(Modeling code records)
_ _ _ _ _ _ _
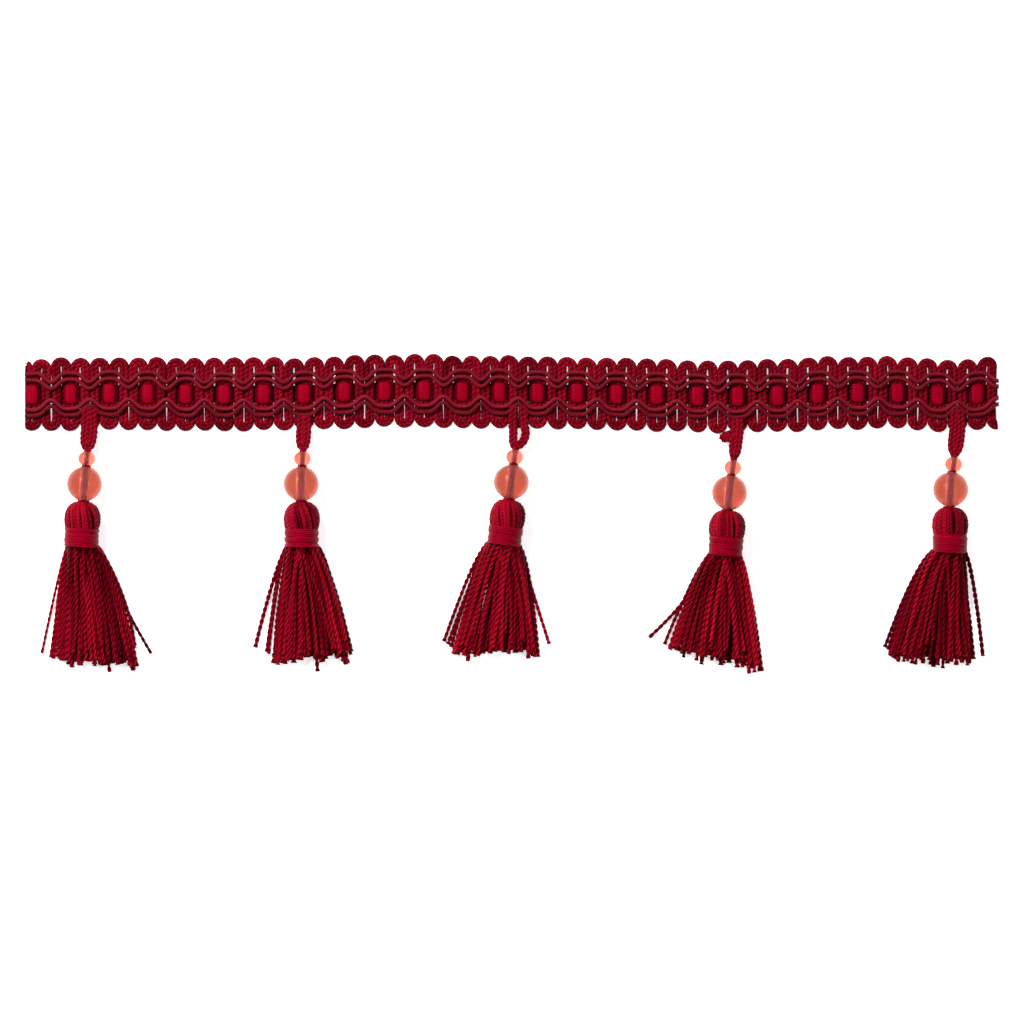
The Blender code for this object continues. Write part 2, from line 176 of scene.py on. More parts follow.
@dataclass(frozen=True)
class YarnFinish:
    """Dyed viscose yarn, bright on the crown of each ply and darkened in the creases between plies by painted
    shade.

    The colour goes from deep to bright with the piece's tone, which differs from strand to strand,
    is mottled along the strand and falls to the crease colour, a painted shade, with the piece's crease
    value.
    """

    name: str
    deep: tuple
    bright: tuple
    # The colour of the painted shade in the creases between plies.
    crease: tuple
    roughness: float = 0.42
    gloss: tuple = (1.0, 0.12, 0.2, 1.0)
    shine: float = 0.05
    fibres_across: float = 9.0
    fibre_bump: float = 0.25
    mottle: float = 0.35

    def make(self) -> bpy.types.Material:
        """Builds the material.

        Returns:
            The new material.
        """
        shader = ShaderTree(self.name)
        uv = shader.node("ShaderNodeUVMap", {}, {})
        stretch = shader.node(
            "ShaderNodeMapping", {}, {"Vector": uv, "Scale": (0.9, self.fibres_across, 1.0)}
        )
        fibres = shader.node("ShaderNodeTexNoise", {}, {"Vector": stretch, "Scale": 1.0, "Detail": 3.0})
        spots = shader.node("ShaderNodeMapping", {}, {"Vector": uv, "Scale": (0.5, 1.0, 1.0)})
        mottle = shader.node("ShaderNodeTexNoise", {}, {"Vector": spots, "Scale": 1.0, "Detail": 2.0})
        tone = shader.attribute("tone") + (mottle - 0.5) * self.mottle + (fibres - 0.5) * 0.5
        dyed = shader.blend(tone.clamped(), self.deep, self.bright)
        # Painted shade: the colour falls to the crease colour as the crease value rises.
        shown = shader.blend(shader.attribute("crease").clamped(), dyed, self.crease)
        bump = shader.node(
            "ShaderNodeBump", {}, {"Height": fibres, "Strength": self.fibre_bump, "Distance": 0.0001}
        )
        values = {
            "Base Color": shown,
            "Roughness": self.roughness + (fibres - 0.5) * 0.25,
            "Normal": bump,
            "Specular Tint": self.gloss,
            "Specular IOR Level": self.shine,
        }
        return shader.finish(shader.node("ShaderNodeBsdfPrincipled", {}, values))


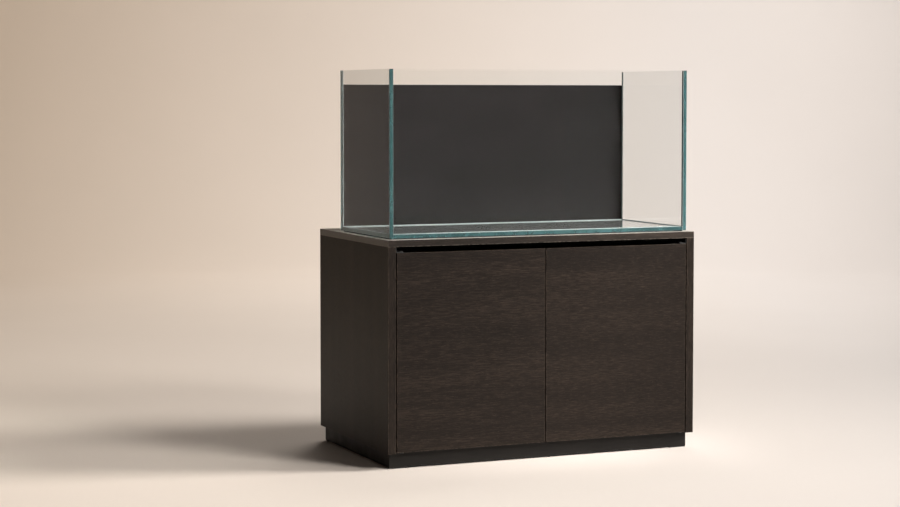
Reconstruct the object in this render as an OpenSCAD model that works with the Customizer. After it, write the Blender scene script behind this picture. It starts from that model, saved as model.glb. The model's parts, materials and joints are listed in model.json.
_ _ _ _ _ _ _
▶ [Your goal] Write every line of the material above again, exactly.

▶ [Solution]
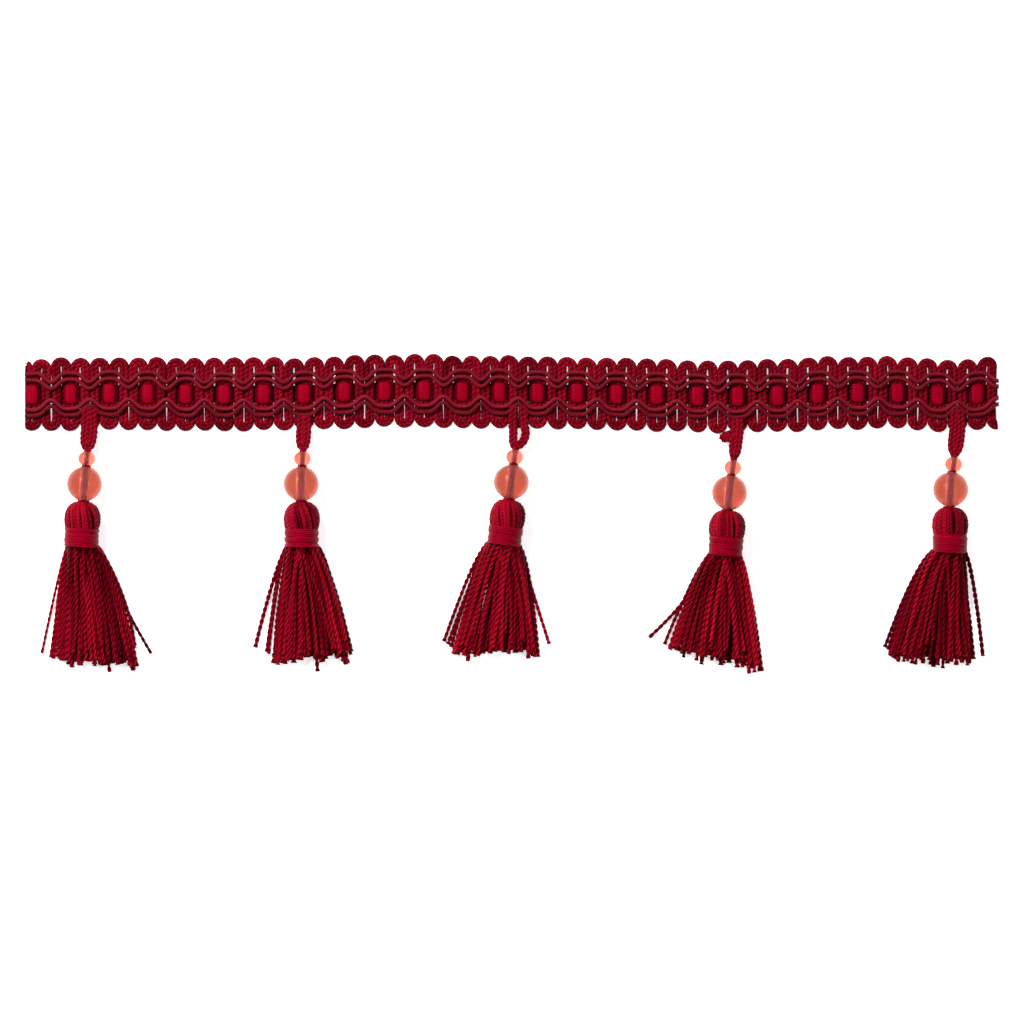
The Blender code for this object continues. Write part 2, from line 176 of scene.py on. More parts follow.
@dataclass(frozen=True)
class YarnFinish:
    """Dyed viscose yarn, bright on the crown of each ply and darkened in the creases between plies by painted
    shade.

    The colour goes from deep to bright with the piece's tone, which differs from strand to strand,
    is mottled along the strand and falls to the crease colour, a painted shade, with the piece's crease
    value.
    """

    name: str
    deep: tuple
    bright: tuple
    # The colour of the painted shade in the creases between plies.
    crease: tuple
    roughness: float = 0.42
    gloss: tuple = (1.0, 0.12, 0.2, 1.0)
    shine: float = 0.05
    fibres_across: float = 9.0
    fibre_bump: float = 0.25
    mottle: float = 0.35

    def make(self) -> bpy.types.Material:
        """Builds the material.

        Returns:
            The new material.
        """
        shader = ShaderTree(self.name)
        uv = shader.node("ShaderNodeUVMap", {}, {})
        stretch = shader.node(
            "ShaderNodeMapping", {}, {"Vector": uv, "Scale": (0.9, self.fibres_across, 1.0)}
        )
        fibres = shader.node("ShaderNodeTexNoise", {}, {"Vector": stretch, "Scale": 1.0, "Detail": 3.0})
        spots = shader.node("ShaderNodeMapping", {}, {"Vector": uv, "Scale": (0.5, 1.0, 1.0)})
        mottle = shader.node("ShaderNodeTexNoise", {}, {"Vector": spots, "Scale": 1.0, "Detail": 2.0})
        tone = shader.attribute("tone") + (mottle - 0.5) * self.mottle + (fibres - 0.5) * 0.5
        dyed = shader.blend(tone.clamped(), self.deep, self.bright)
        # Painted shade: the colour falls to the crease colour as the crease value rises.
        shown = shader.blend(shader.attribute("crease").clamped(), dyed, self.crease)
        bump = shader.node(
            "ShaderNodeBump", {}, {"Height": fibres, "Strength": self.fibre_bump, "Distance": 0.0001}
        )
        values = {
            "Base Color": shown,
            "Roughness": self.roughness + (fibres - 0.5) * 0.25,
            "Normal": bump,
            "Specular Tint": self.gloss,
            "Specular IOR Level": self.shine,
        }
        return shader.finish(shader.node("ShaderNodeBsdfPrincipled", {}, values))


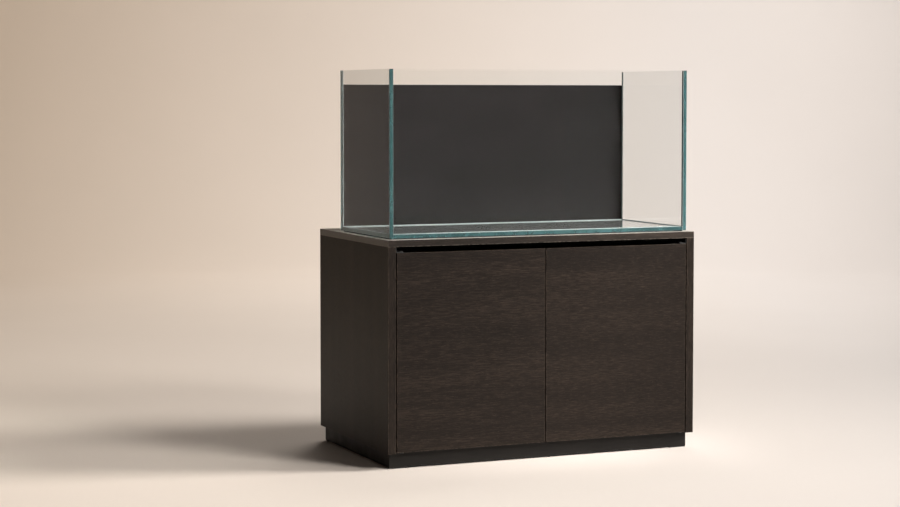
Reconstruct the object in this render as an OpenSCAD model that works with the Customizer. After it, write the Blender scene script behind this picture. It starts from that model, saved as model.glb. The model's parts, materials and joints are listed in model.json.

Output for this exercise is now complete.